Directions for this task
The data must be written out once more, precisely as given.

Supplied information

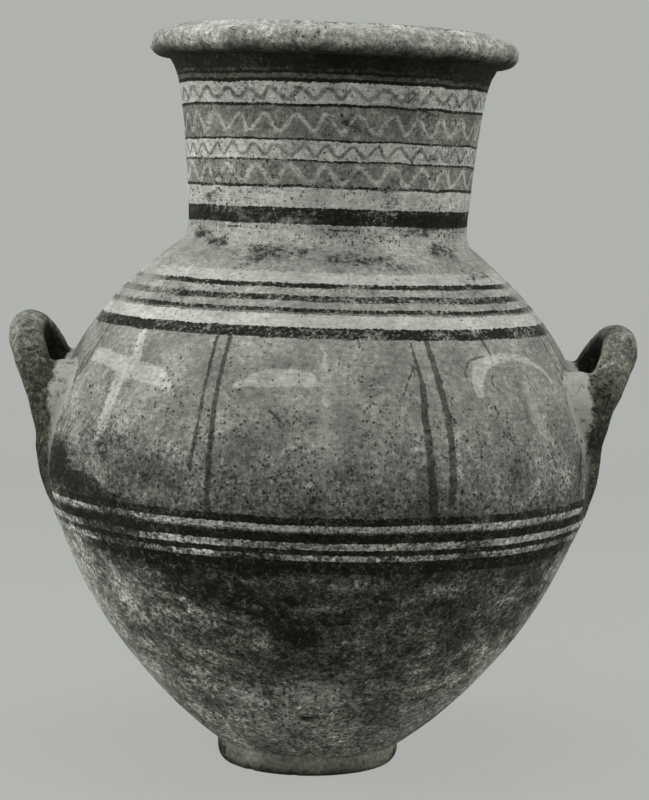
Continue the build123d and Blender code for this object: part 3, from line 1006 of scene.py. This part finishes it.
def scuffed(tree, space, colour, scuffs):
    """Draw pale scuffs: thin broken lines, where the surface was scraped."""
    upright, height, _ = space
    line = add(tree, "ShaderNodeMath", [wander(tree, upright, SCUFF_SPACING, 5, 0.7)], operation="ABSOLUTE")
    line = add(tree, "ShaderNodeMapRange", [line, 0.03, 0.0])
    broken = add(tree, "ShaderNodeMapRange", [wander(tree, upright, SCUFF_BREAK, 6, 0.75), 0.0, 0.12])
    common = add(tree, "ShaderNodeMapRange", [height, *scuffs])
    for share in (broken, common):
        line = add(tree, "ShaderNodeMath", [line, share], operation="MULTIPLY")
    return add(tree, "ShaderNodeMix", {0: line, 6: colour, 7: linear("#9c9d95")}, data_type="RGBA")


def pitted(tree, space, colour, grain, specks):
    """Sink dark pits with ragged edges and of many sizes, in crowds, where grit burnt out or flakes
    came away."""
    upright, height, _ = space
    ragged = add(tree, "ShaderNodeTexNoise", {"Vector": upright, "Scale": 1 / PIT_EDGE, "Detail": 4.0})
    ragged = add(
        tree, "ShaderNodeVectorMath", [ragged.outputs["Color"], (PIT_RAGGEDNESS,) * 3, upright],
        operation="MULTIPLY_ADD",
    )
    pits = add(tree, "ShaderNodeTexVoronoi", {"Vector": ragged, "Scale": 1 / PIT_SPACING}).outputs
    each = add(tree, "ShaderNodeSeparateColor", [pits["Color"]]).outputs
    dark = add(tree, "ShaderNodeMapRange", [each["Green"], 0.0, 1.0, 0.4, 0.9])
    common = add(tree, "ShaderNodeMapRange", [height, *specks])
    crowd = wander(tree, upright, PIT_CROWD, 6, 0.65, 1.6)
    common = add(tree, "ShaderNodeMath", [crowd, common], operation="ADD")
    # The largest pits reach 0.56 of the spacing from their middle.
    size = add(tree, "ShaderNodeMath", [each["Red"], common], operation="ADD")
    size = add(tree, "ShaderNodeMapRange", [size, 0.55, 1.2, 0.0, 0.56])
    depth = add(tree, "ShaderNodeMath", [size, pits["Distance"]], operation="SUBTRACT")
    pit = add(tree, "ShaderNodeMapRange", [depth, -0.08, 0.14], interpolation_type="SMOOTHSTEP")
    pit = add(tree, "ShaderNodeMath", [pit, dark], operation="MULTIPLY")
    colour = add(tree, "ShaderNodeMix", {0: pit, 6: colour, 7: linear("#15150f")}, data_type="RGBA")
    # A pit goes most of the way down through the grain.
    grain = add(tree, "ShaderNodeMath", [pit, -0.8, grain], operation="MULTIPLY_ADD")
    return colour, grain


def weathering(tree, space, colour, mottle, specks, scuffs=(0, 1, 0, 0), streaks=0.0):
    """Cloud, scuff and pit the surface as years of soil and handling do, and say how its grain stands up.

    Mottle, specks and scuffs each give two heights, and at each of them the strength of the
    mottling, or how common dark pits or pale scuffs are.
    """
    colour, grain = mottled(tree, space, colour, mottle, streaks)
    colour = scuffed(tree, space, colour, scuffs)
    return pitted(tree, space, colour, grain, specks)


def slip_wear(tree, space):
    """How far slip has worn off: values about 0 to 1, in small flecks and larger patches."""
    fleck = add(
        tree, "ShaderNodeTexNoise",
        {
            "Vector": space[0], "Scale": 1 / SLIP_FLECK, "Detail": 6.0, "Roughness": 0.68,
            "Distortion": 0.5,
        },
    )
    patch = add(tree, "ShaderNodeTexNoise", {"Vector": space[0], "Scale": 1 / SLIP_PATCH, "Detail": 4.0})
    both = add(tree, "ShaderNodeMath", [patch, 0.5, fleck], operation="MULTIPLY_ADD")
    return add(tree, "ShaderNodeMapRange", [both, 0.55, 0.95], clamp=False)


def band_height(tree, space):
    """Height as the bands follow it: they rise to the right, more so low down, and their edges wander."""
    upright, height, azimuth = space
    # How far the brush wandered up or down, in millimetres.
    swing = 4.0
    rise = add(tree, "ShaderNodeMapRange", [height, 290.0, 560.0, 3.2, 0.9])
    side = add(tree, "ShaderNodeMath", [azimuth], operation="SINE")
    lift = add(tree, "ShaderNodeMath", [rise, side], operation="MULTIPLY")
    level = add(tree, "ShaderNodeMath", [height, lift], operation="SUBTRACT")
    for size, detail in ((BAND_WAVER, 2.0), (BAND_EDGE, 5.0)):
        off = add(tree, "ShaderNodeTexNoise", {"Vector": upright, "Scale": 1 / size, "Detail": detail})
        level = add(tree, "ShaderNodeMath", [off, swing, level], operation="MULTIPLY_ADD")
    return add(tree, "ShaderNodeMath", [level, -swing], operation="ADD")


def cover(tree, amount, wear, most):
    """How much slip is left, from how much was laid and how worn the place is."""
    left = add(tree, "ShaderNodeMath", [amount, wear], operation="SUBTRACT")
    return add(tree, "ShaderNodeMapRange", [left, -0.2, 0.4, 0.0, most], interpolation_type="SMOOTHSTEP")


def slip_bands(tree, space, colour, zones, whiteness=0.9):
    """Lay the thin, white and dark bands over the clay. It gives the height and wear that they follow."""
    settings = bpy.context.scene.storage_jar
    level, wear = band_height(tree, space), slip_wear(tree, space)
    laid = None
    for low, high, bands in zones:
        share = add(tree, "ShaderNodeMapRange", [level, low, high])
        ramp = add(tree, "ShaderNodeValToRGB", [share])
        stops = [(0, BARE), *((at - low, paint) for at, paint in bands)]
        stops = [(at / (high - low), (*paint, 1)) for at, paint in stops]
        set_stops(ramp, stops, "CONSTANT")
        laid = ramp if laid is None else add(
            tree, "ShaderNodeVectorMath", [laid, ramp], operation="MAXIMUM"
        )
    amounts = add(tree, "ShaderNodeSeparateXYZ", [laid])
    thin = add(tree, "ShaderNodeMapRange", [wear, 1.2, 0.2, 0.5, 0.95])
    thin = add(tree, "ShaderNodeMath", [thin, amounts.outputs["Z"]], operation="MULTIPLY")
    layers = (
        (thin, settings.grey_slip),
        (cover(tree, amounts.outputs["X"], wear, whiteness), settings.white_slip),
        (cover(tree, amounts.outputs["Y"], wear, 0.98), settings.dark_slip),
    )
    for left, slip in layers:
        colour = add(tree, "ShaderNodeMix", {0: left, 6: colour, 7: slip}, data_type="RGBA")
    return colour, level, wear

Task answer
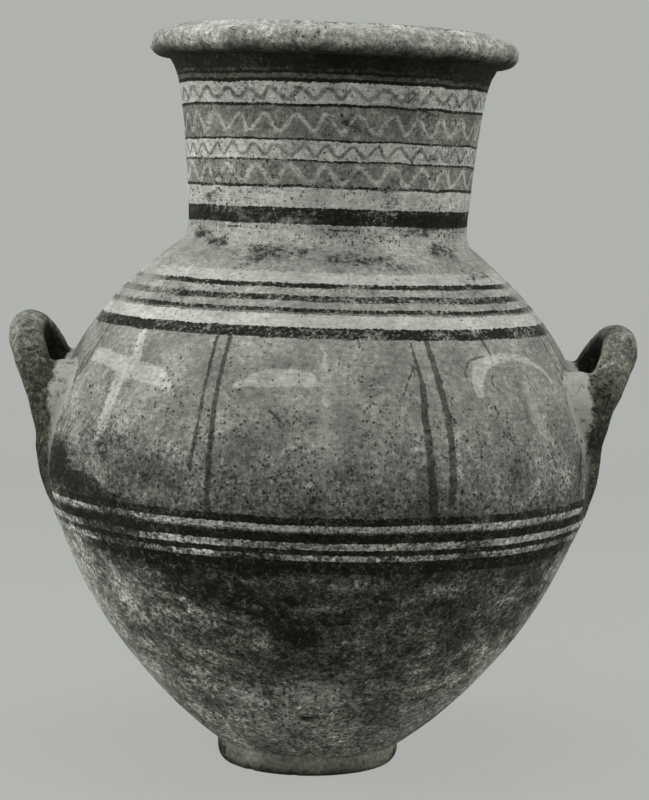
Continue the build123d and Blender code for this object: part 3, from line 1006 of scene.py. This part finishes it.
def scuffed(tree, space, colour, scuffs):
    """Draw pale scuffs: thin broken lines, where the surface was scraped."""
    upright, height, _ = space
    line = add(tree, "ShaderNodeMath", [wander(tree, upright, SCUFF_SPACING, 5, 0.7)], operation="ABSOLUTE")
    line = add(tree, "ShaderNodeMapRange", [line, 0.03, 0.0])
    broken = add(tree, "ShaderNodeMapRange", [wander(tree, upright, SCUFF_BREAK, 6, 0.75), 0.0, 0.12])
    common = add(tree, "ShaderNodeMapRange", [height, *scuffs])
    for share in (broken, common):
        line = add(tree, "ShaderNodeMath", [line, share], operation="MULTIPLY")
    return add(tree, "ShaderNodeMix", {0: line, 6: colour, 7: linear("#9c9d95")}, data_type="RGBA")


def pitted(tree, space, colour, grain, specks):
    """Sink dark pits with ragged edges and of many sizes, in crowds, where grit burnt out or flakes
    came away."""
    upright, height, _ = space
    ragged = add(tree, "ShaderNodeTexNoise", {"Vector": upright, "Scale": 1 / PIT_EDGE, "Detail": 4.0})
    ragged = add(
        tree, "ShaderNodeVectorMath", [ragged.outputs["Color"], (PIT_RAGGEDNESS,) * 3, upright],
        operation="MULTIPLY_ADD",
    )
    pits = add(tree, "ShaderNodeTexVoronoi", {"Vector": ragged, "Scale": 1 / PIT_SPACING}).outputs
    each = add(tree, "ShaderNodeSeparateColor", [pits["Color"]]).outputs
    dark = add(tree, "ShaderNodeMapRange", [each["Green"], 0.0, 1.0, 0.4, 0.9])
    common = add(tree, "ShaderNodeMapRange", [height, *specks])
    crowd = wander(tree, upright, PIT_CROWD, 6, 0.65, 1.6)
    common = add(tree, "ShaderNodeMath", [crowd, common], operation="ADD")
    # The largest pits reach 0.56 of the spacing from their middle.
    size = add(tree, "ShaderNodeMath", [each["Red"], common], operation="ADD")
    size = add(tree, "ShaderNodeMapRange", [size, 0.55, 1.2, 0.0, 0.56])
    depth = add(tree, "ShaderNodeMath", [size, pits["Distance"]], operation="SUBTRACT")
    pit = add(tree, "ShaderNodeMapRange", [depth, -0.08, 0.14], interpolation_type="SMOOTHSTEP")
    pit = add(tree, "ShaderNodeMath", [pit, dark], operation="MULTIPLY")
    colour = add(tree, "ShaderNodeMix", {0: pit, 6: colour, 7: linear("#15150f")}, data_type="RGBA")
    # A pit goes most of the way down through the grain.
    grain = add(tree, "ShaderNodeMath", [pit, -0.8, grain], operation="MULTIPLY_ADD")
    return colour, grain


def weathering(tree, space, colour, mottle, specks, scuffs=(0, 1, 0, 0), streaks=0.0):
    """Cloud, scuff and pit the surface as years of soil and handling do, and say how its grain stands up.

    Mottle, specks and scuffs each give two heights, and at each of them the strength of the
    mottling, or how common dark pits or pale scuffs are.
    """
    colour, grain = mottled(tree, space, colour, mottle, streaks)
    colour = scuffed(tree, space, colour, scuffs)
    return pitted(tree, space, colour, grain, specks)


def slip_wear(tree, space):
    """How far slip has worn off: values about 0 to 1, in small flecks and larger patches."""
    fleck = add(
        tree, "ShaderNodeTexNoise",
        {
            "Vector": space[0], "Scale": 1 / SLIP_FLECK, "Detail": 6.0, "Roughness": 0.68,
            "Distortion": 0.5,
        },
    )
    patch = add(tree, "ShaderNodeTexNoise", {"Vector": space[0], "Scale": 1 / SLIP_PATCH, "Detail": 4.0})
    both = add(tree, "ShaderNodeMath", [patch, 0.5, fleck], operation="MULTIPLY_ADD")
    return add(tree, "ShaderNodeMapRange", [both, 0.55, 0.95], clamp=False)


def band_height(tree, space):
    """Height as the bands follow it: they rise to the right, more so low down, and their edges wander."""
    upright, height, azimuth = space
    # How far the brush wandered up or down, in millimetres.
    swing = 4.0
    rise = add(tree, "ShaderNodeMapRange", [height, 290.0, 560.0, 3.2, 0.9])
    side = add(tree, "ShaderNodeMath", [azimuth], operation="SINE")
    lift = add(tree, "ShaderNodeMath", [rise, side], operation="MULTIPLY")
    level = add(tree, "ShaderNodeMath", [height, lift], operation="SUBTRACT")
    for size, detail in ((BAND_WAVER, 2.0), (BAND_EDGE, 5.0)):
        off = add(tree, "ShaderNodeTexNoise", {"Vector": upright, "Scale": 1 / size, "Detail": detail})
        level = add(tree, "ShaderNodeMath", [off, swing, level], operation="MULTIPLY_ADD")
    return add(tree, "ShaderNodeMath", [level, -swing], operation="ADD")


def cover(tree, amount, wear, most):
    """How much slip is left, from how much was laid and how worn the place is."""
    left = add(tree, "ShaderNodeMath", [amount, wear], operation="SUBTRACT")
    return add(tree, "ShaderNodeMapRange", [left, -0.2, 0.4, 0.0, most], interpolation_type="SMOOTHSTEP")


def slip_bands(tree, space, colour, zones, whiteness=0.9):
    """Lay the thin, white and dark bands over the clay. It gives the height and wear that they follow."""
    settings = bpy.context.scene.storage_jar
    level, wear = band_height(tree, space), slip_wear(tree, space)
    laid = None
    for low, high, bands in zones:
        share = add(tree, "ShaderNodeMapRange", [level, low, high])
        ramp = add(tree, "ShaderNodeValToRGB", [share])
        stops = [(0, BARE), *((at - low, paint) for at, paint in bands)]
        stops = [(at / (high - low), (*paint, 1)) for at, paint in stops]
        set_stops(ramp, stops, "CONSTANT")
        laid = ramp if laid is None else add(
            tree, "ShaderNodeVectorMath", [laid, ramp], operation="MAXIMUM"
        )
    amounts = add(tree, "ShaderNodeSeparateXYZ", [laid])
    thin = add(tree, "ShaderNodeMapRange", [wear, 1.2, 0.2, 0.5, 0.95])
    thin = add(tree, "ShaderNodeMath", [thin, amounts.outputs["Z"]], operation="MULTIPLY")
    layers = (
        (thin, settings.grey_slip),
        (cover(tree, amounts.outputs["X"], wear, whiteness), settings.white_slip),
        (cover(tree, amounts.outputs["Y"], wear, 0.98), settings.dark_slip),
    )
    for left, slip in layers:
        colour = add(tree, "ShaderNodeMix", {0: left, 6: colour, 7: slip}, data_type="RGBA")
    return colour, level, wear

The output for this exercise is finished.